La seule “indignation” que nos citoyens-exploiteurs peuvent exprimer, c’est celle de la matraque et de la répression face à “l’indignation” des pauvres, des chômeurs et des exploités ! C’est ce qu’on a vu en Espagne lors de la répression brutale du mouvement au printemps dernier. C’est ce qu’on a vu aussi ce jour-là à Paris où nos bons “citoyens-exploiteurs” ont montré “tout ce qu’ils avaient sur le cœur” en envoyant leurs CRS, leurs matraques et leurs bombes lacrymogènes contre les Indignés tout simplement parce que ces derniers avaient décidé de tenir leur AG devant la Bourse (comme “action symbolique contre les banques”, à Paris comme à New York).
Les bureaucrates de DRY qui dirigent et contrôlent aujourd’hui le mouvement des Indignés savent très bien que la classe des “citoyens”-exploiteurs est incapable de “s’indigner” contre son propre système (et qu’elle ne peut pas renoncer à ses privilèges).
En organisant cette marche de Madrid à Bruxelles (dont l’objectif est d’aller gentiment demander à l’Assemblée européenne de nous accorder une “démocratie réelle maintenant” !), les organisateurs ne font rien d’autre que le sale boulot classique de toutes les forces d’encadrement (partis de gauche et syndicats) au service de la préservation de l’ordre social capitaliste : épuiser la combativité des “indignés”, défouler leur “indignation” et dévoyer leur révolte contre le capitalisme dans une impasse afin de les livrer pieds et poings liés à la répression.
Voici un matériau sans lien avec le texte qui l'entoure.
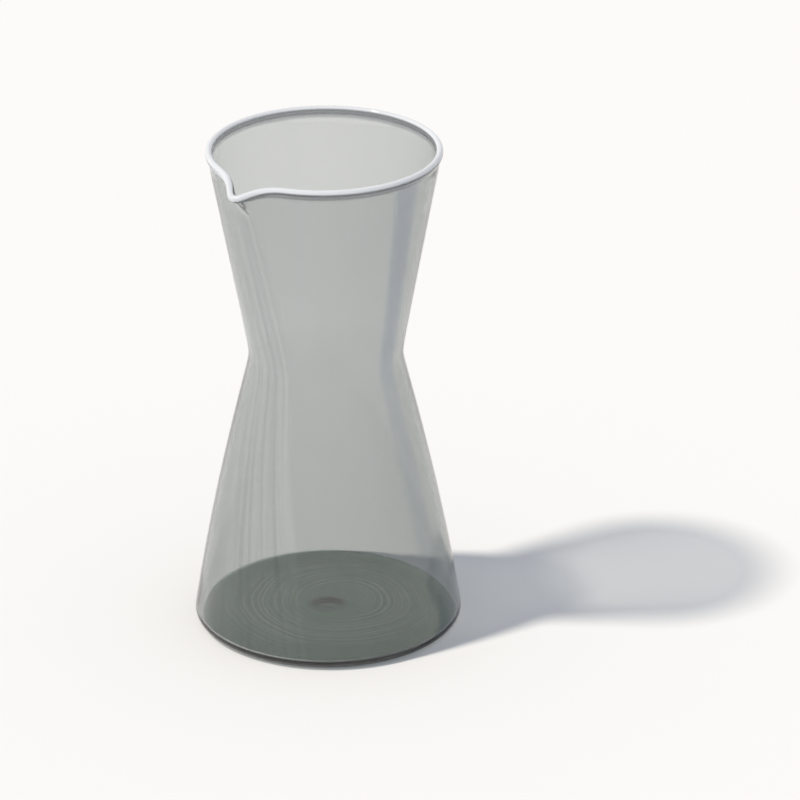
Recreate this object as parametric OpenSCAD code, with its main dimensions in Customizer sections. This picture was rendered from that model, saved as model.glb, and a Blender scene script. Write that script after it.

Cette marche européenne des Indignés est une pure mascarade organisée par DRY et destinée à ridiculiser le mouvement : elle s’apparente davantage à une marche de pénitents sur les chemins de Compostelle qu’à une manifestation de protestation contre le capitalisme !
Quant aux informations données par les organisateurs du rassemblement à la Bastille, c’était de la même eau que celles des commentateurs du Tour de France à la télé ! Avec les mêmes trémolos dans la voix, destinés à nous tenir en haleine, les ténors de DRY ont passé leur temps à raconter les différentes étapes de la marche des Indignés vers Bruxelles, la sympathie de la population dans les petits villages qu’on leur a fait traverser (au fin fond de la France profonde) soit disant pour… étendre le mouvement de l’autre côté des Pyrénées et en Europe !
Dans tous les pays du monde, les exploités ressentent de plus en plus ce besoin d’unité et de solidarité internationale, au-delà des frontières. Mais pour que leur indignation se transforme en force motrice capable de construire un autre monde débarrassé des lois barbares du capitalisme, ils devront nécessairement développer tous les lieux de débat et déjouer les pièges de leurs faux amis.